2023-02-17 09:58:22.057285: E tensorflow/stream_executor/cuda/cuda_blas.cc:2981] Unable to register cuBLAS factory: Attempting to register factory for plugin cuBLAS when one has already been registered
2023-02-17 09:58:23.898986: W tensorflow/stream_executor/platform/default/dso_loader.cc:64] Could not load dynamic library 'libnvinfer.so.7'; dlerror: libnvinfer.so.7: cannot open shared object file: No such file or directory; LD_LIBRARY_PATH: /usr/lib/orion:/usr/lib64:/usr/lib:/usr/lib/orion
2023-02-17 09:58:24.479348: W tensorflow/stream_executor/platform/default/dso_loader.cc:64] Could not load dynamic library 'libnvinfer_plugin.so.7'; dlerror: libnvinfer_plugin.so.7: cannot open shared object file: No such file or directory; LD_LIBRARY_PATH: /usr/lib/orion:/usr/lib64:/usr/lib:/usr/lib/orion
2023-02-17 09:58:24.479392: W tensorflow/compiler/tf2tensorrt/utils/py_utils.cc:38] TF-TRT Warning: Cannot dlopen some TensorRT libraries. If you would like to use Nvidia GPU with TensorRT, please make sure the missing libraries mentioned above are installed properly.
2.10.1
试了镜像提供的Tensorflow 2.8.0, 2.9.3, 2.10.1(不是通过pip安装的),都报CUDA_ERROR_ILLEGAL_ADDRESS错误。暂时没有什么思路了。

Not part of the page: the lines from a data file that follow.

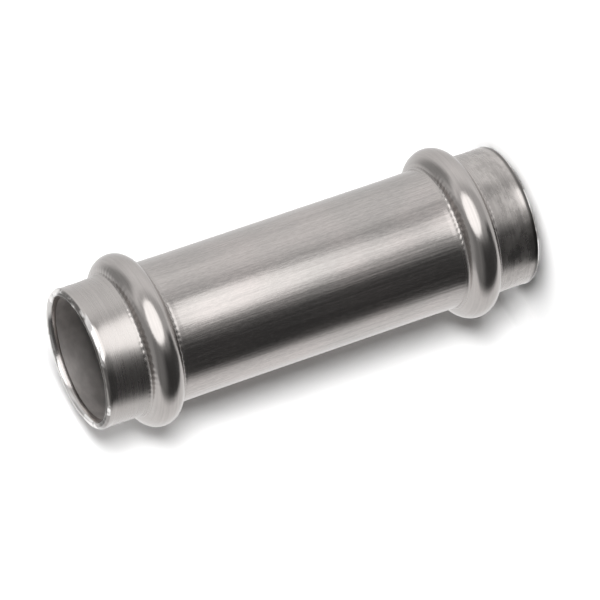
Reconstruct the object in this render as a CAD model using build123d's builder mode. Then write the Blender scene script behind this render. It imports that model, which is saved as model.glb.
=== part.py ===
from build123d import *
from math import atan2, degrees, sqrt
import os

# A straight press coupling without a stop, for two plain pipe ends of one size.
# It is one length of thin tube, with a hollow bead rolled outwards near each end. Each bead
# holds a round rubber ring, and the short collar beyond it guides the pipe into the ring.
# The coupling stands on one end: Z is its axis, and the origin is the centre of the lower end.

# Driving dimensions, in millimetres
pipe_radius = 11.0
bore_clearance = 0.15
wall = 1.5
length = 84.0
bead_distance = 11.2
seal_thickness = 3.0
seal_clearance = 0.05
groove_side_room = 0.1
blend_radius = 0.8
rim_flare = 0.2
rim_flare_length = 2.5
lead_in = 0.4
lead_in_length = 1.4
rim_outer_round = 0.8
rim_inner_round = 0.2

# The pipe sets the bore, and the wall lies round it.
bore_radius = pipe_radius + bore_clearance
tube_radius = bore_radius + wall

# The rubber ring just clears the pipe inside it, and the crest of the groove outside it.
seal_inner_radius = pipe_radius + seal_clearance
seal_centre_radius = seal_inner_radius + seal_thickness / 2
groove_crest_radius = seal_inner_radius + seal_thickness + seal_clearance

# The groove is round in section and roomier than the ring. The bead is the wall around it,
# so both are struck from one centre.
groove_radius = seal_thickness / 2 + groove_side_room
bead_radius = groove_radius + wall
bead_centre_radius = groove_crest_radius - groove_radius

# Heights here are above mid-length, because both halves are alike.
half_length = length / 2
bead_height = half_length - bead_distance

# A small hollow arc leads from the tube into each side of the bead, and touches both.
blend_centre_radius = tube_radius + blend_radius
blend_rise = blend_centre_radius - bead_centre_radius
blend_reach = sqrt((bead_radius + blend_radius) ** 2 - blend_rise**2)
blend_angle = degrees(atan2(blend_reach, blend_rise))


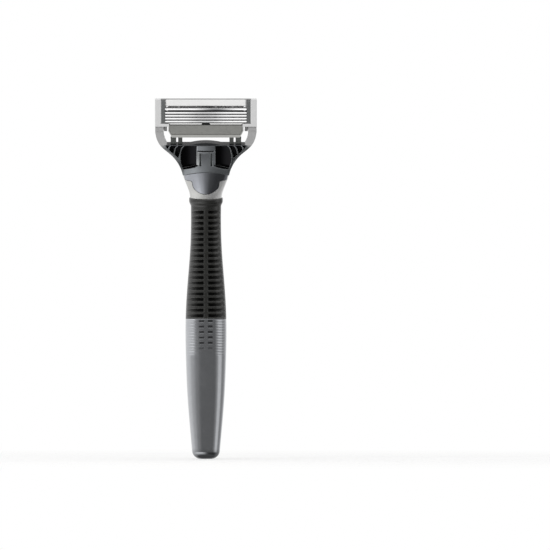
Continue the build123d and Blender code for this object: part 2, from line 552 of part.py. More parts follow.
def all_nodes():
    arm = make_yoke_arm()
    link = make_flex_link()
    nodes = {
        "handle_shell": make_handle_shell(),
        "core_rod": make_core_rod(),
        "grip_core": make_grip_core(),
        "rubber_grip": make_rubber_grip(),
        "neck_pin": make_neck_pin(),
        "neck": make_neck(),
        "release_button": make_release_button(),
        "button_slider": make_button_slider(),
        "button_spring": make_button_spring(),
        "docking_nose": make_docking_nose(),
        "nose_pin": make_nose_pin(),
        "yoke_body": make_yoke_body(),
        "yoke_arm_right": arm,
        "yoke_arm_left": mirror(arm, about=Plane.YZ),
        "flex_link_right": link,
        "flex_link_left": mirror(link, about=Plane.YZ),
    }
    nodes.update(blade_unit_nodes())
    return nodes


os.makedirs("parts", exist_ok=True)
for name, part in all_nodes().items():
    export_step(part, f"parts/{name}.step")
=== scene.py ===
import bpy
import json
import numpy as np
from math import cos, pi, radians, sin, tan
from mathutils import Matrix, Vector


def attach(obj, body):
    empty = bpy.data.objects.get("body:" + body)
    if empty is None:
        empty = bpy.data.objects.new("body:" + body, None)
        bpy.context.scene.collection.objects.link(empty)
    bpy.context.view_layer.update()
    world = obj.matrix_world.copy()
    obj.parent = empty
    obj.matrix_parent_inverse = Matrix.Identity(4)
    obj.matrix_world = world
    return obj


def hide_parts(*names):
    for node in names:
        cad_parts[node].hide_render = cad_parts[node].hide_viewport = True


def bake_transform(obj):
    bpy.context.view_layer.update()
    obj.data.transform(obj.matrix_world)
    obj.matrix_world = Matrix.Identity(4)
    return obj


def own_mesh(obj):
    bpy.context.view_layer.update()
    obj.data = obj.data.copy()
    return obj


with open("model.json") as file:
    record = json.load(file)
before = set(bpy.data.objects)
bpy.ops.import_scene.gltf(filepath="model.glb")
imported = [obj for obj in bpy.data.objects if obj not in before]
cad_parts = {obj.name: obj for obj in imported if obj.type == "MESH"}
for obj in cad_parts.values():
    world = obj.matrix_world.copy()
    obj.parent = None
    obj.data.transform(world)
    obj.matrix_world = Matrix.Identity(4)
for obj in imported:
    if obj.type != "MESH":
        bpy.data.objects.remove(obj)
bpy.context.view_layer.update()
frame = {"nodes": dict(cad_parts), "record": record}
NODES = frame["nodes"]

# Sizes are in millimetres, and MM turns them into Blender's metres.
# The HEAD frame and the UNIT frame hang off the pivot and lean forward by their tilts, in degrees.
MM = 0.001
HEAD_TILT, UNIT_TILT = 18.0, 8.0    # the neck and yoke, and the shaving face at rest
PIVOT = (0.0, -8.6, 135.7)          # axis of the blade unit


# ---------------------------------------------------------------- handle form
STATIONS = np.array([
    # height, half width, half depth, centre y
    (0.0, 5.4, 4.5, 0.0),
    (12.0, 6.5, 5.3, 1.0),
    (26.0, 7.6, 6.2, 1.95),
    (42.0, 8.25, 6.9, 2.7),
    (57.4, 8.35, 7.0, 3.0),
    (72.0, 7.55, 6.5, 2.95),
    (84.0, 6.6, 5.85, 2.55),
    (96.0, 6.15, 5.4, 1.75),
    (109.0, 6.3, 5.2, 0.4),
])
GRIP_BASE = 57.4
GROOVE_FIRST, GROOVE_PITCH, GROOVE_COUNT = 58.7, 2.23, 20


def natural_spline(knots, values):
    """Second derivatives of the smooth curve through values at knots."""
    n = len(knots)
    h = np.diff(knots)
    a = np.zeros((n, n))
    b = np.zeros(n)
    a[0, 0] = a[-1, -1] = 1.0
    for i in range(1, n - 1):
        a[i, i - 1], a[i, i], a[i, i + 1] = h[i - 1], 2 * (h[i - 1] + h[i]), h[i]
        b[i] = 6 * ((values[i + 1] - values[i]) / h[i] - (values[i] - values[i - 1]) / h[i - 1])
    return np.linalg.solve(a, b)


CURVES = [natural_spline(STATIONS[:, 0], STATIONS[:, k]) for k in (1, 2, 3)]


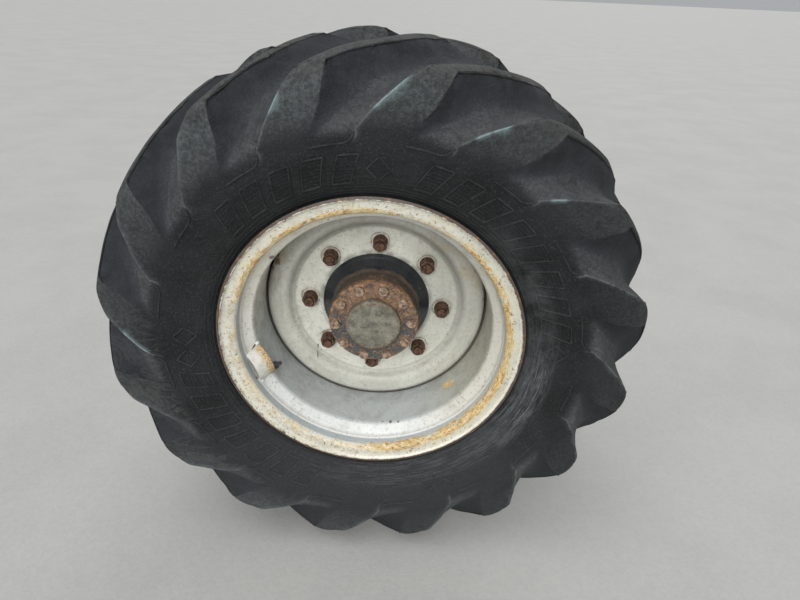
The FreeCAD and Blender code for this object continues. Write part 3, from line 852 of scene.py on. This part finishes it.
weldValues = dict(
    along=40,               # from the disc's face to the skirt's end
    skirt=226.4,
    well=229.5,
    width=9,
    proud=2.6,
    ripples=230,
    rippleDepth=0.35,
    slopeWay=(0.664, 0.748),  # the rim's slope climbs by these shares, outwards along and in radius
    # clock angle, radius, along, then reach along, across and off the rim, for the guard's weld blobs
    guardBlobs=[(-104.4, 248.6, -363, 5, 4, 3.2), (-101.2, 231.5, -341.5, 5, 4, 3.2),
                (-119, 248, -361, 5, 3.6, 2.6), (-118.8, 235, -346.5, 5.5, 3.4, 2.4)],
)


def makeDiscWeld(steel):
    # rippled bead round the skirt's inboard end: a slanting half round, sunk into disc and well
    v = weldValues
    end = discFace + v["along"]
    middle = np.array([end - v["width"] / 4, (v["skirt"] + v["well"]) / 2])
    across = np.linspace(0, 2 * math.pi, 14, endpoint=False)[:, None]
    around = np.linspace(0, 360, v["ripples"] * 4, endpoint=False)[None, :]
    ripple = v["rippleDepth"] * np.sin(np.radians(around) * v["ripples"] + 1.2 * np.sin(across))
    along = middle[0] + (v["width"] / 2) * np.cos(across) + (v["proud"] + ripple) * 0.5 * np.cos(across)
    radius = middle[1] + (v["proud"] * 0.75 + ripple) * np.sin(across)
    points = onWheel(around, radius, along) * mm
    faces = gridFaces(len(across), around.shape[1], closeRows=True, closeCols=True)
    bead = meshPiece("discWeldBead", points, [faces], "grey_paint", steel)
    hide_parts("disc_weld")
    print("disc weld made")


def makeGuardWelds(steel):
    # small lumps of weld at the guard's feet
    v = weldValues
    skins = []
    u = np.linspace(0.15, math.pi - 0.15, 9)[:, None]
    w = np.linspace(0, 2 * math.pi, 16, endpoint=False)[None, :]
    for k, (angle, radius, along, reachAlong, reachAcross, off) in enumerate(v["guardBlobs"]):
        out = onWheel(angle, 1, 0)
        way = onWheel(angle + 90, 1, 0)
        slope = np.array([0, -v["slopeWay"][0], 0]) + out * v["slopeWay"][1]
        normal = np.cross(slope, way)
        centre = onWheel(angle, radius, along)
        ball = (np.sin(u) * np.cos(w))[..., None] * slope * reachAlong
        ball = ball + (np.sin(u) * np.sin(w))[..., None] * way * reachAcross
        ball = ball + (np.cos(u) + 0 * w)[..., None] * normal * off
        points = centre + ball * (1 + 0.18 * latticeNoise((centre + ball) * mm, 220, 80 + k))[..., None]
        ring = np.arange(w.size)
        last = ring + (u.size - 1) * w.size
        faces = [gridFaces(u.size, w.size, closeCols=True), ring[None, ::-1], last[None, :]]
        skins.append((points.reshape(-1, 3), faces))
    points, faces = joinSkins(skins)
    meshPiece("guardWelds", points, faces, "cream_paint", steel)
    print("guard welds made")


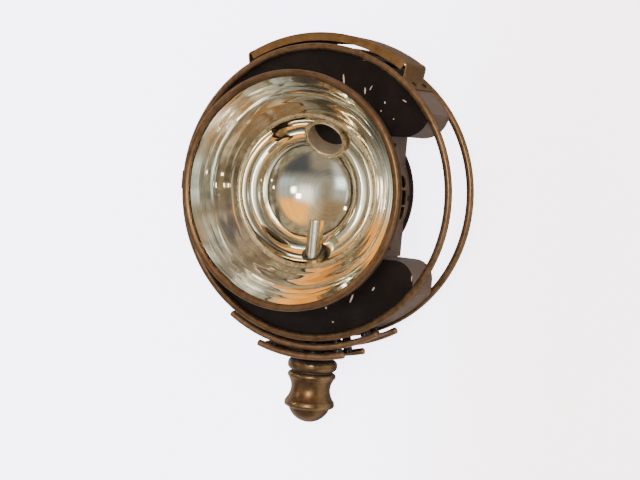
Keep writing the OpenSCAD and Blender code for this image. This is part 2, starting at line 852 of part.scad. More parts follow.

说明一点:在镜像提供Tensorflow的前提下,我只通过pip单独安装了matplotlib和scipy,没有安装requirements.txt。我感觉requirements.txt那个列表好像不是那么必要。实际只需要装几个,其它的依赖会自动解决。
I have successfully run training on a Ubuntu 22.04 without GPU.
However, I fail to run on platform.virtaicloud. Training aborted with CUDA_ERROR_ILLEGAL_ADDRESS.
What should I do? Anyone has idea can use the public environment mirror above to debug.